Think of it less like buying a tool and more like leasing an entire power plant to run that tool. The upfront cost of the tool might be manageable, but the continuous, astronomical energy bill could make the entire endeavor economically unfeasible. Companies are already grappling with this. The race to secure more advanced AI chips, like those from NVIDIA, has driven up prices and created supply chain bottlenecks. This scarcity and cost directly translate into a limitation on how widely and deeply AI can be deployed.

The Security Arms Race: An Escalating Expense

The application of AI in cybersecurity is a double-edged sword. While it offers unprecedented capabilities for threat detection, vulnerability management, and incident response, it also empowers adversaries. The same techniques used to train AI models for defensive purposes can be adapted for offensive ones.

Consider adversarial machine learning. Attackers can use AI to probe models for weaknesses, craft inputs that bypass filters (e.g., generating text that evades content moderation or images that fool recognition systems), or even poison training data to subtly corrupt model behavior over time. This forces security teams to deploy more sophisticated AI-powered defenses, which in turn become targets for new AI-driven attacks. It's a perpetual escalation, akin to a naval arms race where each new class of battleship necessitates the development of a more powerful countermeasure.

The implication for demand is significant. Organizations will need to allocate ever-larger portions of their IT budgets to AI-powered security. This diverts resources from other potential AI applications. Furthermore, the constant need to update and retrain security models, and to deploy new AI-driven security platforms, adds a layer of complexity and cost that can deter adoption, especially for companies that are already struggling with basic cybersecurity hygiene. The fear of an AI-powered breach, coupled with the expense of AI-driven defense, can lead to a cautious, perhaps even reduced, appetite for AI solutions in security-sensitive domains.

Beyond Compute and Security: Other Potential Limits

While compute costs and the security arms race are prominent, other factors could also temper AI demand. The increasing regulatory scrutiny around AI, particularly concerning data privacy, bias, and transparency, could impose compliance costs and operational restrictions. The development of AI that can effectively bypass or manipulate these regulations could further fuel the arms race dynamic.

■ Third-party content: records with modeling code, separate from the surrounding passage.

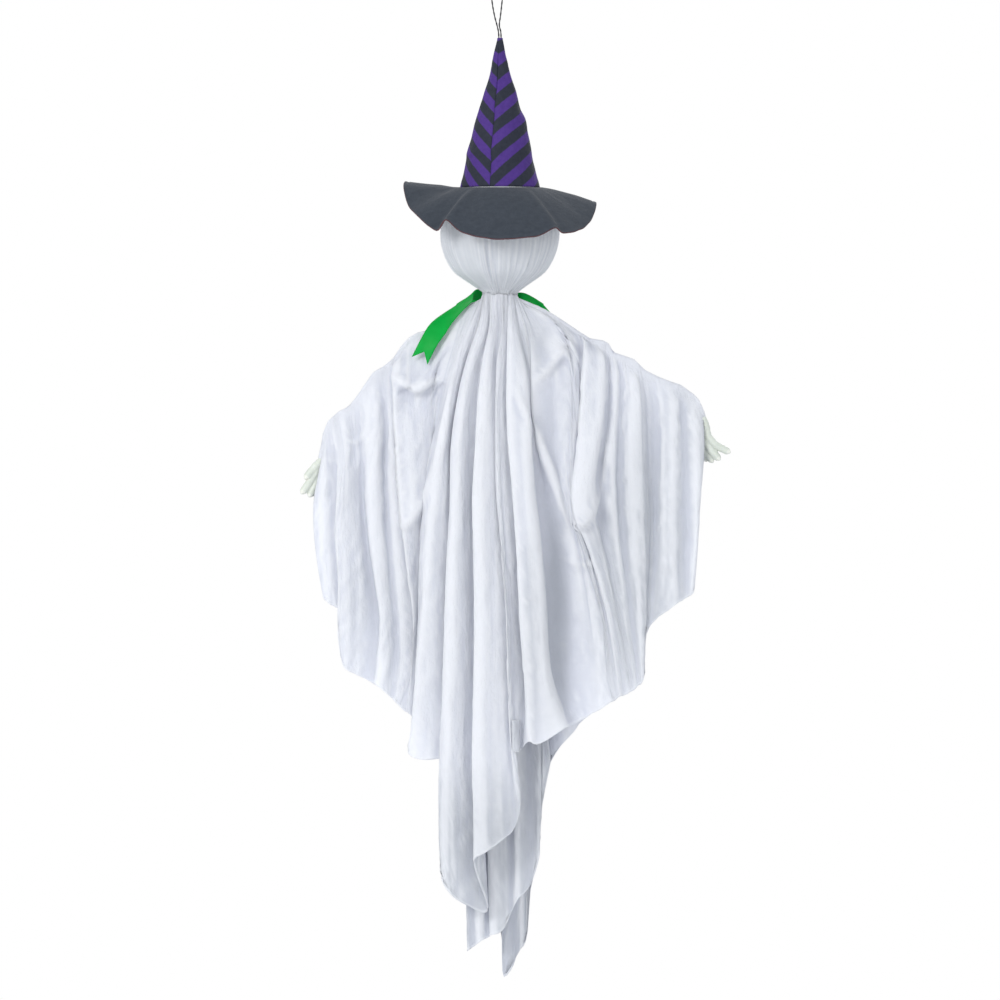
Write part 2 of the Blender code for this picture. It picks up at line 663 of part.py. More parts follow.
# A hand in its own frame, in shares of its length: +X to the fingertips, +Y across, +Z up from
# the palm. Each digit is a root, a middle and a tip, with the radius at its root.
DIGITS = [((0.48, 0.17, 0.0), (0.70, 0.22, 0.02), (0.90, 0.21, -0.06), 0.062),
          ((0.52, 0.06, 0.02), (0.76, 0.08, 0.03), (1.00, 0.06, -0.06), 0.065),
          ((0.50, -0.06, 0.01), (0.74, -0.07, 0.02), (0.96, -0.08, -0.07), 0.062),
          ((0.46, -0.16, -0.01), (0.66, -0.20, 0.00), (0.84, -0.22, -0.08), 0.055),
          ((0.22, 0.17, -0.03), (0.38, 0.30, -0.07), (0.52, 0.34, -0.13), 0.062)]


PALM_ROWS = (0.12, 0.0, -0.12)
HAND_CELL = 0.0016
HAND_THINNING = 0.11

# Which way each hand reaches from its wrist, and which way its thumb's side faces
HANDS = [("hand_left", LEFT_ARM, (-0.57, 0.0, -0.82), (-0.8, 0.4, 0.55)),
         ("hand_right", RIGHT_ARM, (0.72, 0.0, -0.7), (0.65, 0.4, 0.68))]


def capsule(mesh, start, end, start_radius, end_radius):
    """A tapered rod with round ends, added to a mesh."""
    run = end - start
    turn = run.to_track_quat("Z", "Y").to_matrix().to_4x4()
    place = turn.copy()
    place.translation = (start + end) / 2
    bmesh.ops.create_cone(mesh, cap_ends=True, segments=10, radius1=start_radius,
                          radius2=end_radius, depth=run.length, matrix=place)
    for point, radius in ((start, start_radius), (end, end_radius)):
        place = turn.copy()
        place.translation = point
        bmesh.ops.create_uvsphere(mesh, u_segments=10, v_segments=6, radius=radius,
                                  matrix=place)


def make_hand(name, wrist, reach, across, collection, look):
    """A moulded hand whose wrist starts at the wire's end."""
    forward = reach.normalized()
    up = forward.cross(across).normalized()
    side = up.cross(forward).normalized()

    def place(x, y, z):
        return wrist + HAND_LENGTH * (forward * x + side * y + up * z)

    mesh = bmesh.new()
    wrist_radius = HAND_LENGTH * 0.09
    capsule(mesh, place(0.09, 0, 0), place(0.25, 0, 0), wrist_radius, HAND_LENGTH * 0.12)
    for offset in PALM_ROWS:
        capsule(mesh, place(0.22, offset * 0.7, 0), place(0.48, offset, 0.0),
                HAND_LENGTH * 0.085, HAND_LENGTH * 0.075)
    for root, middle, tip, radius in DIGITS:
        capsule(mesh, place(*root), place(*middle), HAND_LENGTH * radius,
                HAND_LENGTH * radius * 0.88)
        capsule(mesh, place(*middle), place(*tip), HAND_LENGTH * radius * 0.88,
                HAND_LENGTH * radius * 0.45)
    data = bpy.data.meshes.new(name)
    mesh.to_mesh(data)
    mesh.free()
    item = bpy.data.objects.new(name, data)
    blend = item.modifiers.new("blend", "REMESH")
    blend.mode = "VOXEL"
    blend.voxel_size = HAND_CELL
    thin = item.modifiers.new("thin", "DECIMATE")
    thin.ratio = HAND_THINNING
    return finish(item, name, collection, look)


def ribbon(name, centre, across, closed, collection, look):
    """A strip of ribbon along a centre line, with its width along the across vectors."""
    vertices = []
    faces = []
    for point, width in zip(centre, across):
        vertices += [point - width / 2, point + width / 2]
    count = len(centre)
    for index in range(count if closed else count - 1):
        after = (index + 1) % count
        faces.append((2 * index, 2 * index + 1, 2 * after + 1, 2 * after))
    item = mesh_object(name, vertices, faces)
    thicken(item, RIBBON_THICKNESS, 0.0)
    return finish(item, name, collection, look)


# The bow lies on the hidden side of the neck: its depth there, and its height below the neck
BOW_OUT = NECK_RADIUS + 9.9 * MM
BOW_DROP = 5 * MM
BOW_HALF_SPAN = 62 * MM
BOW_LOOP_DEPTH = 11 * MM
BOW_KNOT_WIDTH = 11 * MM
BOW_KNOT_HALF_HEIGHT = 8.5 * MM
BOW_KNOT_HALF_DEPTH = 4.6 * MM
BOW_SAG = 16 * MM
BOW_PINCH = 0.12
BOW_OPENING = 1.5
BOW_KNOT_RIBBON = 0.42
LOOP_STEPS = 36
KNOT_STEPS = 14
KNOT_SQUARENESS = 0.6


def make_bow_loops(collection, look):
    """A closed band, flattened, and pinched where the knot holds it."""
    centre = []
    across = []
    for step in range(LOOP_STEPS):
        angle = 2 * math.pi * step / LOOP_STEPS
        x = BOW_HALF_SPAN * math.cos(angle)
        share = abs(math.cos(angle))
        bulge = BOW_OPENING * share * share * (1 - share ** 3)
        opening = BOW_LOOP_DEPTH * (BOW_PINCH + bulge)
        y = BOW_OUT + BOW_LOOP_DEPTH * 0.5 * share + opening * math.sin(angle)
        sag = BOW_SAG * share * share
        width = BOW_KNOT_RIBBON + (1 - BOW_KNOT_RIBBON) * min(1.0, share * 1.6)
        centre.append(Vector((x, y, NECK_Z - BOW_DROP - sag)))
        across.append(Vector((0, 0, RIBBON_WIDTH * width)))
    return ribbon("bow_loops", centre, across, True, collection, look)


def squared(value):
    """Rounds an oval out towards a box."""
    return math.copysign(abs(value) ** KNOT_SQUARENESS, value)


def make_bow_knot(collection, look):
    """The short band round the bow's middle."""
    centre = []
    across = []
    for step in range(KNOT_STEPS):
        angle = 2 * math.pi * step / KNOT_STEPS
        out = squared(math.cos(angle)) * BOW_KNOT_HALF_DEPTH
        rise = squared(math.sin(angle)) * BOW_KNOT_HALF_HEIGHT
        centre.append(Vector((0, BOW_OUT + out, NECK_Z - BOW_DROP + rise)))
        across.append(Vector((BOW_KNOT_WIDTH, 0, 0)))
    return ribbon("bow_knot", centre, across, True, collection, look)


# The ribbon's tails, from the tip that shows, round the hidden side of the neck, to the other
# tip: centre (x, y, drop below the neck) and width direction, in mm
TAILS = [((-103, -29, 86), (20, -3, -10)), ((-92, -29, 64), (21, -4, -8)),
         ((-80, -24, 45), (20, -8, -12)), ((-66, -16, 30), (13, -14, -15)),
         ((-50, -10, 16), (7, -18, -14)), ((-37, -2, 5), (3, -20, -12)),
         ((-31, 11.5, 0), (-4, -14, -14)), ((-17, 22.6, 5), (-4, -2, -12)),
         ((0, 26.2, 5), (0, 0, -10.2)), ((17, 23.7, 5), (2, -2, -14)),
         ((32, 15.2, 2), (-2, -8, -18)), ((50, 18.4, 12), (-6, 4, -22)),
         ((66, 24.4, 28), (-8, 6, -22)), ((78, 31.4, 50), (-12, 4, -20)),
         ((84, 35.4, 74), (-20, 2, -12))]
TAIL_STEPS = 30


def make_tails(collection, look):
    centre = []
    across = []
    shares = [step / TAIL_STEPS for step in range(TAIL_STEPS + 1)]
    places = smooth_curve([Vector((x, y, -drop)) * MM for (x, y, drop), _ in TAILS])
    widths = smooth_curve([Vector(width) for _, width in TAILS])
    pick = [round(share * (len(places) - 1)) for share in shares]
    for index in pick:
        centre.append(places[index] + Vector((0, 0, NECK_Z)))
        span = min(RIBBON_WIDTH, widths[index].length * MM)
        across.append(widths[index].normalized() * span)
    return ribbon("bow_tails", centre, across, False, collection, look)


def main():
    clear_scene()
    collection = new_collection()
    cloth = material("white polyester", (0.88, 0.89, 0.94), 0.75)
    crown = material("striped polyester", (0.10, 0.05, 0.28), 0.7)
    brim = material("black polyester", (0.05, 0.06, 0.08), 0.75)
    green = material("green satin", (0.0, 0.45, 0.12), 0.35)
    hand = material("pale vinyl", (0.78, 0.83, 0.76), 0.45)
    foam = material("white foam", (0.9, 0.9, 0.9), 0.9)
    cord = material("black cord", (0.01, 0.01, 0.01), 0.8)
    steel = material("galvanised wire", (0.6, 0.6, 0.6), 0.4, 1.0)
    beige = material("beige elastic", (0.75, 0.66, 0.5), 0.8)
    make_cord(collection, cord)
    make_knot(collection, cord)
    make_crown(collection, crown)
    make_brim(collection, brim)
    make_ball(collection, foam)
    make_shroud(collection, cloth)
    make_under_cloth(collection, cloth)
    make_tie(collection, beige)
    make_wire(collection, steel)
    for name, arm, reach, across in HANDS:
        end = wire_centre(arm_curve(arm), WIRE_END)
        reach = Vector(reach).normalized()
        make_hand(name, end + reach * HAND_GAP, reach, Vector(across), collection, hand)
    make_bow_loops(collection, green)
    make_bow_knot(collection, green)
    make_tails(collection, green)


main()
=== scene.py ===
"""Hanging fabric ghost, dressed for rendering: a draped white sheet over outstretched arms, a
striped pointed hat with a floppy brim, a green ribbon bow and a black cord loop."""

import math

import bmesh
import bpy
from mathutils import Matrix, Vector, kdtree, noise


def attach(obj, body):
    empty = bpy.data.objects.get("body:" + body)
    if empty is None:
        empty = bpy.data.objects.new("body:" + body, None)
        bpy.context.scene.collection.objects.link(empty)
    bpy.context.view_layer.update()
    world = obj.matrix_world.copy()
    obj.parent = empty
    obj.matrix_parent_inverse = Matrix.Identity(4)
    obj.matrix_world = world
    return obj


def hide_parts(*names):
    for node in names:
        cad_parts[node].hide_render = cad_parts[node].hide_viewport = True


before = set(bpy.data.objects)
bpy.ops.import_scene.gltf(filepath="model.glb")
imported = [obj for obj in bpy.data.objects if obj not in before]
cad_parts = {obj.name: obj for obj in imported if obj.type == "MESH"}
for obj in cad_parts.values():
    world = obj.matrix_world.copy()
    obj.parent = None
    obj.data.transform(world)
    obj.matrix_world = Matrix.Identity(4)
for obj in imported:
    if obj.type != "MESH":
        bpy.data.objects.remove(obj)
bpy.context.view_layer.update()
bpy.ops.object.select_all(action="DESELECT")

MM = 0.001

# Main heights and radii, in metres
HAT_TIP_Z = -0.0745
HAT_FOOT_Z = -0.2665
HAT_MOUTH = 0.0517
CORD_END_Z = -0.0817
BALL_Z = -0.3244
NECK_Z = -0.4034
NECK_RADIUS = 0.0172
HEAD_RADIUS = 0.0762
FOLD_RADIUS = 0.0035
NECK_BELOW_BALL = BALL_Z - NECK_Z

# Camera: the view's centre and half its height, in metres
VIEW_Z = -0.6674
VIEW_HALF = 0.6417
CAMERA_AWAY = 10.0
CAMERA_SEES = 60
SENSOR = 36.0


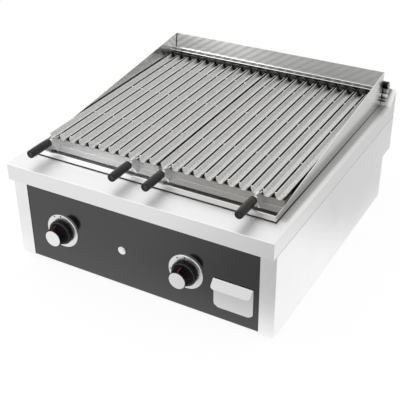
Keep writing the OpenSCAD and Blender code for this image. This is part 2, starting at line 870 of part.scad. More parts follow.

Furthermore, the talent shortage for specialized AI expertise remains a critical bottleneck. Even if compute were abundant and security concerns manageable, a lack of skilled personnel to develop, deploy, and manage AI systems would limit adoption. The market may also reach a saturation point where the 'low-hanging fruit' of AI applications have been picked, and the next wave of innovation requires more fundamental breakthroughs or addresses niche problems with smaller addressable markets.

Finally, the economic viability of AI solutions is paramount. If the return on investment (ROI) for many AI applications remains unclear or is outweighed by the costs, demand will naturally plateau. The current hype cycle may eventually give way to a more pragmatic assessment of AI's real-world value, leading to a more measured and sustainable demand curve rather than the exponential growth some predict.

The current AI boom is undeniable, but like any technology, it is subject to the laws of physics, economics, and human ingenuity. The escalating costs of computation, the relentless AI-driven cybersecurity arms race, and other practical constraints suggest that the trajectory of AI demand may not be a straight upward line indefinitely. Understanding these limitations is crucial for building a realistic outlook on the future of artificial intelligence.